A block of data
* * * * *
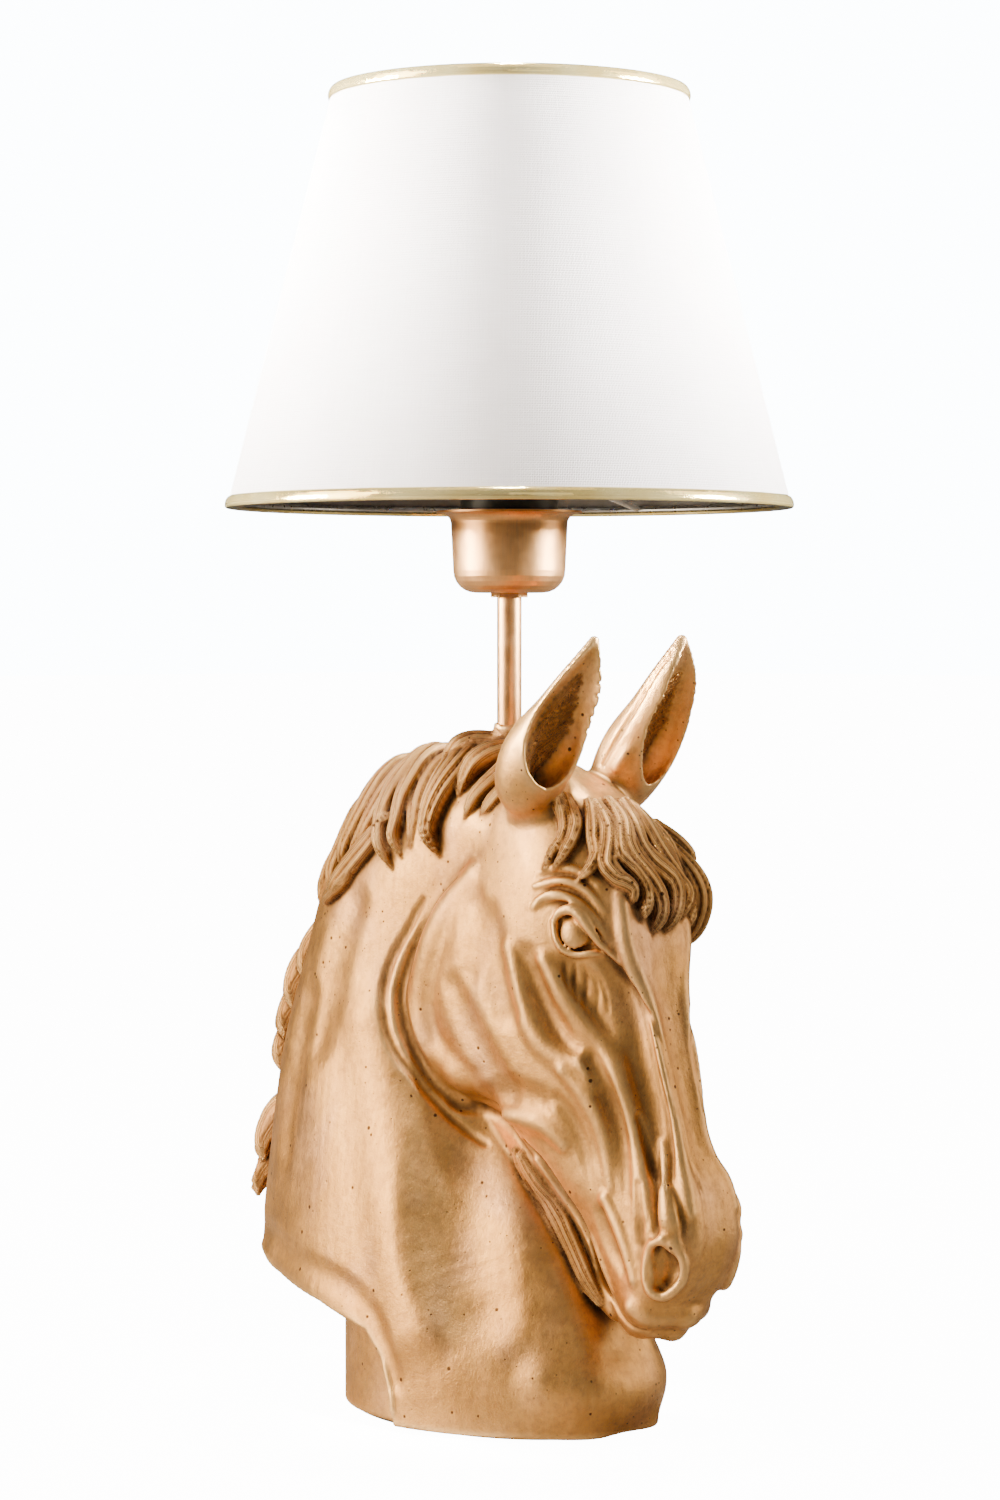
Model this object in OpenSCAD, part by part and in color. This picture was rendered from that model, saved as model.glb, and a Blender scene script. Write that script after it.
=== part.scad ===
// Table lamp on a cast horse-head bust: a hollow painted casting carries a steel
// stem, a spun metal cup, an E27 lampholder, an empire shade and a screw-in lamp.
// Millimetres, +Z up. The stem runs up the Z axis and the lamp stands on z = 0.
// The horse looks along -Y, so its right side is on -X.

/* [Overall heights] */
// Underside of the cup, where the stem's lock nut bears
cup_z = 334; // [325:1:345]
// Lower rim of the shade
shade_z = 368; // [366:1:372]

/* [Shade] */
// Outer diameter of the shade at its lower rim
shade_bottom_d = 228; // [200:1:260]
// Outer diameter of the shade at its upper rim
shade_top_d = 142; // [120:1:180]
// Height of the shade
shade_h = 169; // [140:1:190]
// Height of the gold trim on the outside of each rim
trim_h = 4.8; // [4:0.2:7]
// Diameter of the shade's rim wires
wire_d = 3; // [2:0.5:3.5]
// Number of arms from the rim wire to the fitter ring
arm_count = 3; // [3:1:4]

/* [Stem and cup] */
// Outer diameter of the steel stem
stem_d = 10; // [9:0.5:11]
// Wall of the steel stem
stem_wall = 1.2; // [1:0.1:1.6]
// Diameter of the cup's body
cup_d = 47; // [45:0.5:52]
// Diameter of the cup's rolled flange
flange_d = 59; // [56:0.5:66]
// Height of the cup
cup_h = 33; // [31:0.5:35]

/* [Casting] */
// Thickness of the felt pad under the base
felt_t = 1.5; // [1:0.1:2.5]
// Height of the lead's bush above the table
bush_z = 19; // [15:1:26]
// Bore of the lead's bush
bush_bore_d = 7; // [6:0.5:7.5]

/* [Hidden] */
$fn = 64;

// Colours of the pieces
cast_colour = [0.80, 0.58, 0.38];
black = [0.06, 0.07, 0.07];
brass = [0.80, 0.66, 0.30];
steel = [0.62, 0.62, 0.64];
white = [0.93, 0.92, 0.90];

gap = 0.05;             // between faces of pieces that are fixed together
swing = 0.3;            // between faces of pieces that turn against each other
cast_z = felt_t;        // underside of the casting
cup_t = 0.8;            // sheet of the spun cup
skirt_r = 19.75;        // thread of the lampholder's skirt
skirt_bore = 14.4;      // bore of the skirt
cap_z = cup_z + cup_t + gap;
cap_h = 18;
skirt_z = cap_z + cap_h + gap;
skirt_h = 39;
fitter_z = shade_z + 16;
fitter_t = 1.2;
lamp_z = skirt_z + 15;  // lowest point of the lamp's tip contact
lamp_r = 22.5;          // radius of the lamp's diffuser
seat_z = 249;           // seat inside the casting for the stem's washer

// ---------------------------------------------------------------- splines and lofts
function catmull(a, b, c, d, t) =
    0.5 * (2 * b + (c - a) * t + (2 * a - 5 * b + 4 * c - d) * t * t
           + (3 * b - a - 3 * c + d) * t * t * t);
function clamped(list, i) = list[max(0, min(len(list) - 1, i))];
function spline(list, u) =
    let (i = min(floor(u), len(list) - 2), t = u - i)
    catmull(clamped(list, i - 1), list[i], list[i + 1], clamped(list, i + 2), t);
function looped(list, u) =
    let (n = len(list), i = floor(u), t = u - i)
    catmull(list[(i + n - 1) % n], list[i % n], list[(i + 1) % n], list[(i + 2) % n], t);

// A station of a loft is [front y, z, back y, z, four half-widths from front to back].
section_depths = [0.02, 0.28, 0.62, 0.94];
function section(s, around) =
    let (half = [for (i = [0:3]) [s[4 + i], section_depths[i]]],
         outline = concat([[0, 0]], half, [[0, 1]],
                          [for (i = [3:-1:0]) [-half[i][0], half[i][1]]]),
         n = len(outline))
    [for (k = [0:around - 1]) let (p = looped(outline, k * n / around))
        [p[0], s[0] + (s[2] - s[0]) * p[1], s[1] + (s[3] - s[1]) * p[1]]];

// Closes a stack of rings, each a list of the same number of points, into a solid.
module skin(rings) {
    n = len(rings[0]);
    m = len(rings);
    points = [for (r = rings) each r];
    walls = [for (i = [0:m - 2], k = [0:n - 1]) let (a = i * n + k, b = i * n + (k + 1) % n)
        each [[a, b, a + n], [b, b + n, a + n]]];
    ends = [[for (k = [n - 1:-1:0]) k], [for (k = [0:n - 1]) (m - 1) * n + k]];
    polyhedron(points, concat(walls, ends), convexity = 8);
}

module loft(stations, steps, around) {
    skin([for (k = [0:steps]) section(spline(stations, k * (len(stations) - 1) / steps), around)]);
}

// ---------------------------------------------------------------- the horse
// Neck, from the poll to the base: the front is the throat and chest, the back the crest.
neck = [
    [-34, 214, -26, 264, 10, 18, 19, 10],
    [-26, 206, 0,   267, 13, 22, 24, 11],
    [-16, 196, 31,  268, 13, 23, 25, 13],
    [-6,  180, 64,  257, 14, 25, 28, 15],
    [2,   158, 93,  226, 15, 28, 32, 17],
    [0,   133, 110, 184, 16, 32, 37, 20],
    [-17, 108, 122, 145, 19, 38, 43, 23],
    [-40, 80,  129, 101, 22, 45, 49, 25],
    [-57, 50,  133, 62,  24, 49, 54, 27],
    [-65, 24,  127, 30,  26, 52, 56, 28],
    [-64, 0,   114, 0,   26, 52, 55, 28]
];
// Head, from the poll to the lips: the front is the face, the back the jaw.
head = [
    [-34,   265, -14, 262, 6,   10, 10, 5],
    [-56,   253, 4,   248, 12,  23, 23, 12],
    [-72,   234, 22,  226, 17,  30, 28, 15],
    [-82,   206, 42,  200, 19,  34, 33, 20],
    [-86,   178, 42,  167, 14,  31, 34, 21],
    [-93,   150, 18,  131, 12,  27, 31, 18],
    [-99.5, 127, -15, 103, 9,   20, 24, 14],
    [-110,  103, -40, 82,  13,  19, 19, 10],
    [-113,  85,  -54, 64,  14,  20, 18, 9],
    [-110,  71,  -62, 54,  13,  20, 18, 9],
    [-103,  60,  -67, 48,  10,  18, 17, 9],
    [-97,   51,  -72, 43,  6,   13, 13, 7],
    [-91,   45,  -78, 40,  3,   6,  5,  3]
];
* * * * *
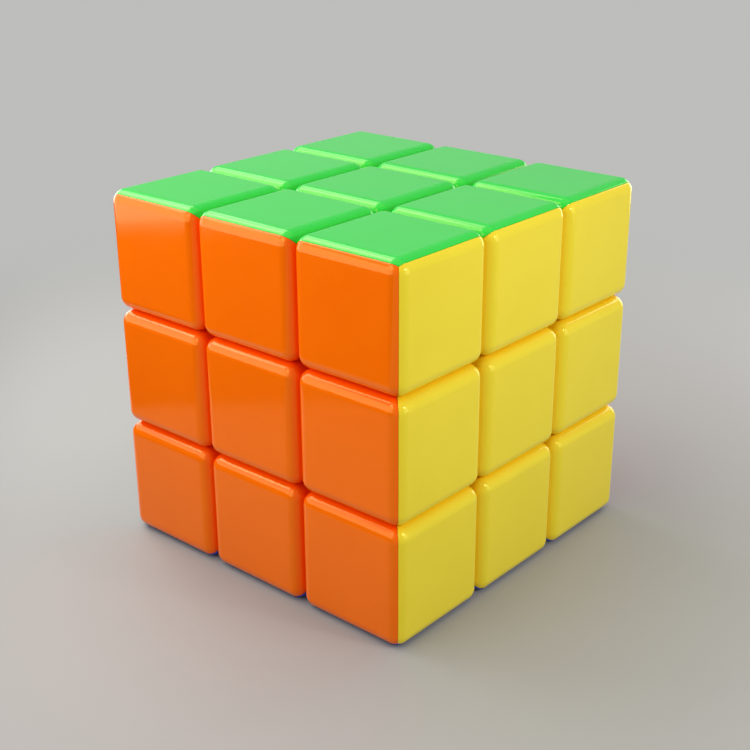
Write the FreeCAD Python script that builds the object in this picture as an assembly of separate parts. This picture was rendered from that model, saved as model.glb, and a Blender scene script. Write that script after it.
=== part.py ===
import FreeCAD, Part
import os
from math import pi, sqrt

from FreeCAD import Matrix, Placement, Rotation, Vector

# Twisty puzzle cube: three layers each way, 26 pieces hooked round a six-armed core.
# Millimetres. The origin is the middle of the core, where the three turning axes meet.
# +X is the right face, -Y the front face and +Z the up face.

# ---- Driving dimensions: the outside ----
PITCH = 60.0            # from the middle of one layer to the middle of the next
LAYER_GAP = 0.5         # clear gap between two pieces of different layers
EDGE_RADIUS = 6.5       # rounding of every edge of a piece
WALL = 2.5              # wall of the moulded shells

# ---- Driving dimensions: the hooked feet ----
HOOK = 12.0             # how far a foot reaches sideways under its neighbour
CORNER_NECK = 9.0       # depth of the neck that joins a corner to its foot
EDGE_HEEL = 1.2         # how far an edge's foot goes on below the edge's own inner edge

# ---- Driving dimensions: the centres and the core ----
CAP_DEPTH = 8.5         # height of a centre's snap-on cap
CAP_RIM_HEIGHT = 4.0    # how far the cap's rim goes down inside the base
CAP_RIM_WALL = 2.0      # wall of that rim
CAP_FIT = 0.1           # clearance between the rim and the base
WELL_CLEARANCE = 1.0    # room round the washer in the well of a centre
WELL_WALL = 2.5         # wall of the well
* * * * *
*Exercise brief:*
Of the lines above, extract only those from the line with "Write the FreeCAD" to the line with "WELL_WALL = 2.5", both included, exactly as written.

*Exercise result:*
Write the FreeCAD Python script that builds the object in this picture as an assembly of separate parts. This picture was rendered from that model, saved as model.glb, and a Blender scene script. Write that script after it.
=== part.py ===
import FreeCAD, Part
import os
from math import pi, sqrt

from FreeCAD import Matrix, Placement, Rotation, Vector

# Twisty puzzle cube: three layers each way, 26 pieces hooked round a six-armed core.
# Millimetres. The origin is the middle of the core, where the three turning axes meet.
# +X is the right face, -Y the front face and +Z the up face.

# ---- Driving dimensions: the outside ----
PITCH = 60.0            # from the middle of one layer to the middle of the next
LAYER_GAP = 0.5         # clear gap between two pieces of different layers
EDGE_RADIUS = 6.5       # rounding of every edge of a piece
WALL = 2.5              # wall of the moulded shells

# ---- Driving dimensions: the hooked feet ----
HOOK = 12.0             # how far a foot reaches sideways under its neighbour
CORNER_NECK = 9.0       # depth of the neck that joins a corner to its foot
EDGE_HEEL = 1.2         # how far an edge's foot goes on below the edge's own inner edge

# ---- Driving dimensions: the centres and the core ----
CAP_DEPTH = 8.5         # height of a centre's snap-on cap
CAP_RIM_HEIGHT = 4.0    # how far the cap's rim goes down inside the base
CAP_RIM_WALL = 2.0      # wall of that rim
CAP_FIT = 0.1           # clearance between the rim and the base
WELL_CLEARANCE = 1.0    # room round the washer in the well of a centre
WELL_WALL = 2.5         # wall of the well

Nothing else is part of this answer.